1968-69 Dodge Coronet
We all remember the Chargers from similar years. A lot of the American car manufacturers had small, mid, and full-sized sedans. Ford had its Falcon, Fairlane, and Galaxie, while Chevrolet had its Nova, Chevelle, and Impala. Dodge had a similar kind of lineup, with the Dart as its small size car, and then the Coronet as an intermediate-size car, with the Plymouth Belvedere sharing the same platform as a full-size car. The Coronet could be equipped with a monstrous 7.2-liter V8, and in 1969 had an A12 package that included the 440 producing 390 horsepower. The Coronet had a similar look to the Charger, but was a smaller and more compact version, in other words more sporty.
1971 ZR2 Corvette
The ZR2 Corvette was a ZR1 with no power windows, steering, air conditioning, and no radio. It did however, have a 454 Chevrolet V8 engine that made 425 horsepower. It was mated exclusively to a 4-speed manual transmission. Insanely rare, ZR2 today is worth potentially hundreds of thousands of dollars.
Over to You
Some of these classic muscle cars you’d be hard pressed to find even at a car show. So if you’re lucky enough to see them in person, be sure to soak in the experience. Take a photo if you can, because these will soon be confined to history books and legend.

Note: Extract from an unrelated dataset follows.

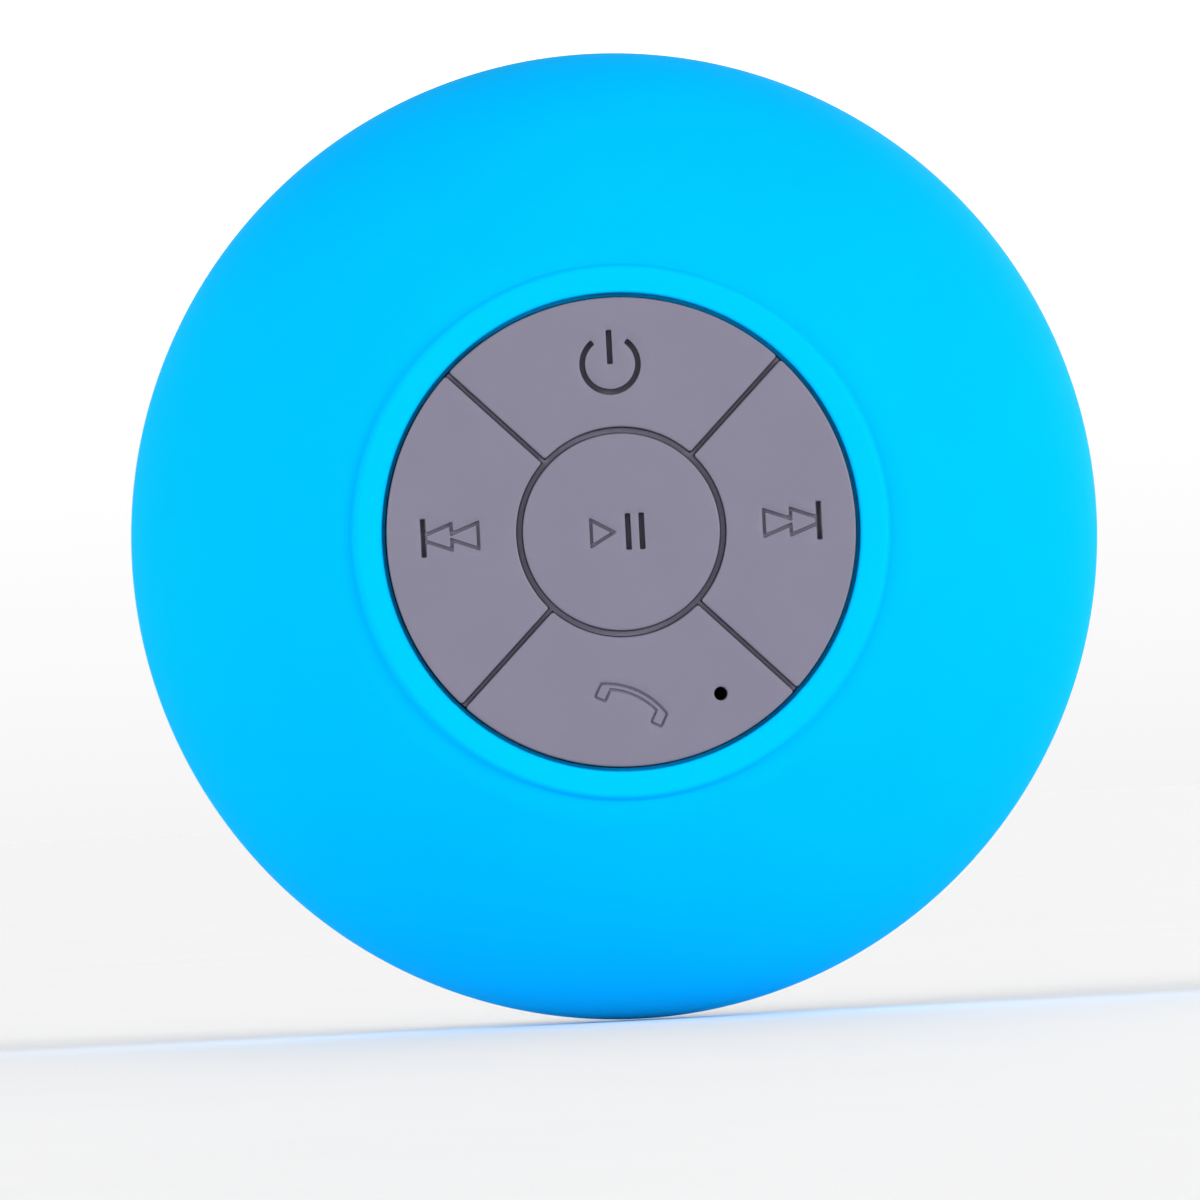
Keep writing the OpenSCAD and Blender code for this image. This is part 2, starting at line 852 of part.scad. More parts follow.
module charge_connector() {
    color("white") connector(0, charge_connector_y, 0);
}

// Two wires side by side. The route gives distance from the axis and height; turn sets its direction
module lead_pair(route, turn) {
    outward() rotate([0, 0, turn]) for (side = [-1, 1])
        translate([0, side * lead_gap / 2, 0]) rotate([90, 0, 0]) wire(smooth(route, 4));
}

module battery_leads() {
    color("crimson") lead_pair(battery_route, 0);
}

module speaker_leads() {
    color("gold") lead_pair(speaker_route, 180);
}

module charge_leads() {
    color("crimson") lead_pair(charge_route, 270);
}

// ---- Charging port ----

module charge_board() {
    color(board_green) outward()
        block([-charge_board_half, charge_board_front, pocket_floor],
              [charge_board_half, pocket_back - run_gap, socket_bottom]);
}

module usb_socket() {
    half = socket_w / 2;
    wall = 0.3;
    back = socket_mouth + socket_len;
    top = socket_bottom + socket_t;
    tongue_half = 1.9;
    tongue_t = 0.6;
    tongue_low = socket_mid - 0.05;
    tongue_setback = 0.4;
    color(bright_steel) outward() difference() {
        block([-half, socket_mouth, socket_bottom], [half, back, top]);
        difference() {
            block([-half + wall, socket_mouth - cut, socket_bottom + wall],
                  [half - wall, back - 2 * wall, top - wall]);
            block([-tongue_half, socket_mouth + tongue_setback, tongue_low],
                  [tongue_half, back, tongue_low + tongue_t]);
        }
    }
}

module charge_chip() {
    color(black_plastic) outward()
        block([charge_chip_a[0], charge_chip_a[1], socket_bottom],
              [charge_chip_b[0], charge_chip_b[1], socket_bottom + charge_chip_t]);
}

module port_cover() {
    x = cover_w / 2;
    y = cover_h / 2;
    px = port_w / 2 - plug_gap;
    py = port_t / 2 - plug_gap;
    strap = strap_w / 2;
    plate_back = recess_floor - run_gap;
    color(shell_grey) outward() {
        // plate over the port
        intersection() {
            block([-x, -neck_r - 2, socket_mid - y], [x, plate_back, socket_mid + y]);
            disc(neck_r + plate_bulge, base_bottom, neck_top);
        }
        // finger nail ledge
        block([x - nail_ledge_x[0], -neck_r - nail_ledge_out, socket_mid - nail_ledge_half],
              [x - nail_ledge_x[1], plate_back - 2 * weld, socket_mid + nail_ledge_half]);
        // frame that plugs into the port, round the socket's mouth
        difference() {
            block([-px, plate_back - weld, socket_mid - py], [px, plate_back + plug_len, socket_mid + py]);
            block([-px + plug_wall, plate_back - cut, socket_mid - py + plug_wall],
                  [px - plug_wall, plate_back + cut, socket_mid + py - plug_wall]);
        }
        // strap to the hinge line
        neck_skin(strap_in_r, strap_out_r, [hinge_x, -neck_r - cut, socket_mid - strap],
                  [-x + 0.5, 0, socket_mid + strap]);
        translate([hinge_x, hinge_y, 0]) disc(knuckle_r, socket_mid - strap, socket_mid + strap);
    }
}

// The fixed end of the strap, with its pin through the neck
module cover_anchor() {
    strap = strap_w / 2;
    color(shell_grey) outward() {
        neck_skin(strap_in_r, strap_out_r, [anchor_end, -neck_r - cut, socket_mid - strap],
                  [hinge_x - knuckle_r - 0.35, 0, socket_mid + strap]);
        translate([0, 0, socket_mid]) rotate([0, 0, anchor_angle]) rotate([0, 90, 0]) {
            disc(anchor_pin_r, anchor_head_out - anchor_head_t, neck_r);
            disc(anchor_head_r, anchor_head_out - anchor_head_t, anchor_head_out);
        }
    }
}

// ---- Loudspeaker ----

module driver_baffle() {
    notch = pocket_w / 2 + pocket_wall + run_gap;
    color(black_plastic) outward() difference() {
        union() {
            ring(baffle_r, baffle_open_r, baffle_bottom, baffle_top);
            around(driver_screw_angles, driver_screw_r)
                disc(baffle_boss_r, baffle_bottom - baffle_boss_len, baffle_bottom + weld);
        }
        block([-notch, -neck_r, baffle_bottom - cut],
              [notch, pocket_back + cut + run_gap, baffle_top + cut]);
        around(driver_screw_angles, driver_screw_r)
            disc(m2_shank_r + thread_fit, flange_top - m2_len - tip_gap, baffle_top + cut);
        around(baffle_screw_angles, baffle_screw_r)
            disc(m2_shank_r + clear_fit, baffle_bottom - cut, baffle_top + cut);
    }
}

module grille_mesh() {
    r = neck_in_r - mesh_gap;
    color(black_plastic) outward() difference() {
        ring(r, r - mesh_t, base_top + skin_gap, rib_bottom - skin_gap);
        block([-mesh_opening_half, -neck_r, base_bottom], [mesh_opening_half, -neck_r / 2, neck_top]);
    }
}

module speaker_gasket() {
    color(black_plastic) outward() ring(basket_r, baffle_open_r, baffle_top, surround_bottom);
}

module speaker_basket() {
    wall = 0.9;
    rim_w = 2.4;
    shoulder = 0.8;
    foot_r = 15.4;
    seat_r = coil_gap_r + 0.4;
    spider_wall = [12.2, 13.2];
    window_half = 3;
    window = [25.2, 28.6];
    spider_top = spider_h + spider_t;
    profile = [
        [basket_r - rim_w, flange_bottom], [basket_r, flange_bottom], [basket_r, flange_top],
        [basket_r - shoulder, flange_top], [foot_r, basket_top], [seat_r, basket_top],
        [seat_r, basket_floor], [spider_wall[0], basket_floor], [spider_wall[0], spider_top],
        [spider_wall[1], spider_top], [spider_wall[1], basket_floor], [foot_r - wall, basket_floor],
        [basket_r - shoulder - wall, flange_top]];
    color(bright_steel) outward() difference() {
        revolve(profile);
        for (turn = [30:60:330]) rotate([0, 0, turn])
            block([foot_r - cut, -window_half, window[0]], [basket_r, window_half, window[1]]);
    }
}

module speaker_terminals() {
    half = 2.6;
    color("peru") outward() block([-22, -half, flange_top], [-19.3, half, flange_top + 0.8]);
}

module speaker_top_plate() {
    color(bright_steel) outward() ring(yoke_r, coil_gap_r, basket_top, plate_top);
}

module speaker_magnet() {
    color(black_plastic) outward() ring(magnet_r, coil_gap_r + magnet_in_gap, plate_top, magnet_top);
}

module speaker_yoke() {
    color(bright_steel) outward() {
        disc(yoke_r, magnet_top, yoke_top);
        disc(pole_r, basket_top, magnet_top + weld);
    }
}

// Half roll between the cone's edge and the flat rim under the basket
module cone_surround() {
    roll = roll_r - cone_r - run_gap;
    color(black_plastic) outward() {
        ring(basket_r - 2 * run_gap, roll_r + roll - weld, surround_bottom, flange_bottom);
        revolve(concat(
            arc(roll_r, flange_bottom, roll, roll, -180, 0, 12),
            arc(roll_r, flange_bottom, roll - surround_t, roll - surround_t, 0, -180, 12)));
    }
}

// Corrugated disc that centres the voice coil
module cone_spider() {
    inner_r = coil_out_r + 0.15;
    outer_r = 13.1;
    pitch = 0.45;
    dip = 0.3;
    thick = spider_t - 0.02;
    low = [for (i = [0:12]) [inner_r + pitch * i, spider_h - (i % 2 == 1 && i < 11 ? dip : 0)]];
    high = [for (p = low) [p[0], p[1] + thick]];
    rim = [[outer_r, spider_h], [outer_r, spider_h + thick]];
    color("tan") outward() revolve(concat(low, rim, backwards(high)));
}

module speaker_cone() {
    neck_h = 27;
    in_r = coil_out_r + 0.02;
    edge_r = cone_r - 0.8;
    top = surround_bottom + cone_t;
    color(black_plastic) outward() revolve([
        [in_r, neck_h], [edge_r, surround_bottom], [cone_r, surround_bottom],
        [cone_r, top], [edge_r + 0.1, top], [in_r, neck_h + cone_t]]);
}

module dust_cap() {
    rim_h = 26.7;
    crown = 2.4;
    cap_r = coil_out_r + 0.5;
    cap_t = 0.4;
    color(black_plastic) outward() revolve(concat(
        arc(0, rim_h, cap_r, crown, 0, -90, 10),
        arc(0, rim_h, cap_r - cap_t, crown - cap_t, -90, 0, 10)));
}

module voice_coil() {
    color("orangered") outward() ring(coil_out_r, coil_in_r, coil_bottom, coil_top);
}

// ---- Suction cup ----

module cup_stud() {
    color("white") outward() difference() {
        union() {
            disc(stud_r, stud_bottom, stud_bottom + stud_disc_t);
            disc(stud_shaft_r, stud_bottom, base_top - run_gap);
        }
        disc(screw_shank_r + thread_fit, stud_bottom + 0.6, base_top + cut);
    }
}

module cup_washer() {
    color(bright_steel) outward()
        ring(washer_r, screw_shank_r + 0.2, base_top, base_top + washer_t);
}

module cup_screw() {
    color(bright_steel) outward() translate([0, 0, base_top + washer_t]) mirror([0, 0, 1])
        screw(cup_screw_head_r, cup_screw_head_t, screw_shank_r, cup_screw_len);
}

// The bell and hub: the soft part between the lip and the stud
module suction_cup() {
    hub_foot = 7.2;
    profile = concat(
        [[0, bell_floor], [6, bell_floor]],
        [for (i = [1:8]) let (t = i / 8) [6 + (bell_r - 6) * t, bell_floor - (bell_floor - 0.2) * t * t]],
        [for (i = [8:-1:1]) let (t = i / 8)
            [hub_r + (bell_r - hub_r) * t, lip_in_t + (hub_foot - lip_in_t) * (1 - t) * (1 - 0.35 * t)]],
        [[hub_r, hub_foot + 0.6], [hub_r, hub_top - 0.6], [hub_r - 0.6, hub_top], [0, hub_top]]);
    color(clear_rubber) outward() difference() {
        revolve(profile);
        disc(stud_r + skin_gap, stud_bottom - skin_gap, stud_bottom + stud_disc_t + skin_gap);
        disc(stud_shaft_r + skin_gap, stud_bottom, hub_top + cut);
    }
}

// The lip that the suction holds flat on the wall
module cup_lip() {
    mid_r = (lip_in_r + cup_r) / 2;
    color(clear_rubber) outward() revolve([
        [lip_in_r, 0], [cup_r - 0.3, 0], [cup_r, 0.3], [cup_r, cup_edge_t], [mid_r, cup_edge_t + 0.5],
        [lip_in_r, lip_in_t]]);
}

silicone_sleeve();
front_housing();
rear_housing();
housing_seal();
housing_screws();
keypad_mat();
power_key();
previous_key();
next_key();
call_key();
play_pause_key();
power_switch_stem();
previous_switch_stem();
next_switch_stem();
call_switch_stem();
play_pause_switch_stem();
switch_bodies();
main_board();
bluetooth_chip();
amplifier_chip();
crystal();
capacitors();
small_parts();
status_led();
microphone();
microphone_felt();
microphone_boot();
inner_screws();
battery();
battery_pad();
battery_connector();
battery_leads();
speaker_connector();
speaker_leads();
charge_connector();
charge_leads();
charge_board();
usb_socket();
charge_chip();
port_cover();
cover_anchor();
driver_baffle();
grille_mesh();
speaker_gasket();
speaker_basket();
speaker_terminals();
speaker_top_plate();
speaker_magnet();
speaker_yoke();
cone_surround();
cone_spider();
speaker_cone();
dust_cap();
voice_coil();
cup_stud();
cup_washer();
cup_screw();
suction_cup();
cup_lip();
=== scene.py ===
"""Looks for a shower speaker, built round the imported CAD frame.

Shapes are given in millimetres as (across, up, out), where out is the distance from the wall, and
become metres in the frame as they are made. Angles are in degrees.
"""

import json
from math import acos, asin, atan2, cos, degrees, hypot, pi, radians, sin, sqrt, tan

import bmesh
import bpy
from mathutils import Matrix, Vector
from mathutils.geometry import delaunay_2d_cdt


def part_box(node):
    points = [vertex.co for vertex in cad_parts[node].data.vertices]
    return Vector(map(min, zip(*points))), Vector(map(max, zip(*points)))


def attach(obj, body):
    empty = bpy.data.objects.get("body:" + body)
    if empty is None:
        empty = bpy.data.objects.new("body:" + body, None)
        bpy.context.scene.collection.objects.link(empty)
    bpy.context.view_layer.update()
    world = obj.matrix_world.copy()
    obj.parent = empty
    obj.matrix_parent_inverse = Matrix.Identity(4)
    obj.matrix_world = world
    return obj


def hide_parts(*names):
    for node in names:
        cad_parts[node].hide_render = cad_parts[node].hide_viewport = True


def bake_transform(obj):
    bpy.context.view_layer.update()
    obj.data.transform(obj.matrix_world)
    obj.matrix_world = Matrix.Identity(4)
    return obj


MM = 0.001
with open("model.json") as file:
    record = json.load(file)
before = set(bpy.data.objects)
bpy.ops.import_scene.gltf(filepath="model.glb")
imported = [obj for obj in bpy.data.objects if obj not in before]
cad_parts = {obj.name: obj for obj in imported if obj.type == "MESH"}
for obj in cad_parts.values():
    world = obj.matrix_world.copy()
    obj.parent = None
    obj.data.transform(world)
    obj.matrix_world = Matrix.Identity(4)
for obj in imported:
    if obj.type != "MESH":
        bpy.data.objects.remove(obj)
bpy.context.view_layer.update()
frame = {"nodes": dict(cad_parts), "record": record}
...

Luckily, the concept of the muscle car is not restricted to only these ten cars. What are your top picks for classic muscle cars? What did we miss?
The spirit lives on in current generations, like the Mustang, Camaro, and Challenger. All of these current generation muscle cars are affordable whether you are buying new or used. So if you want to help keep the muscle car spirit alive, it’s well within the realm of possibility.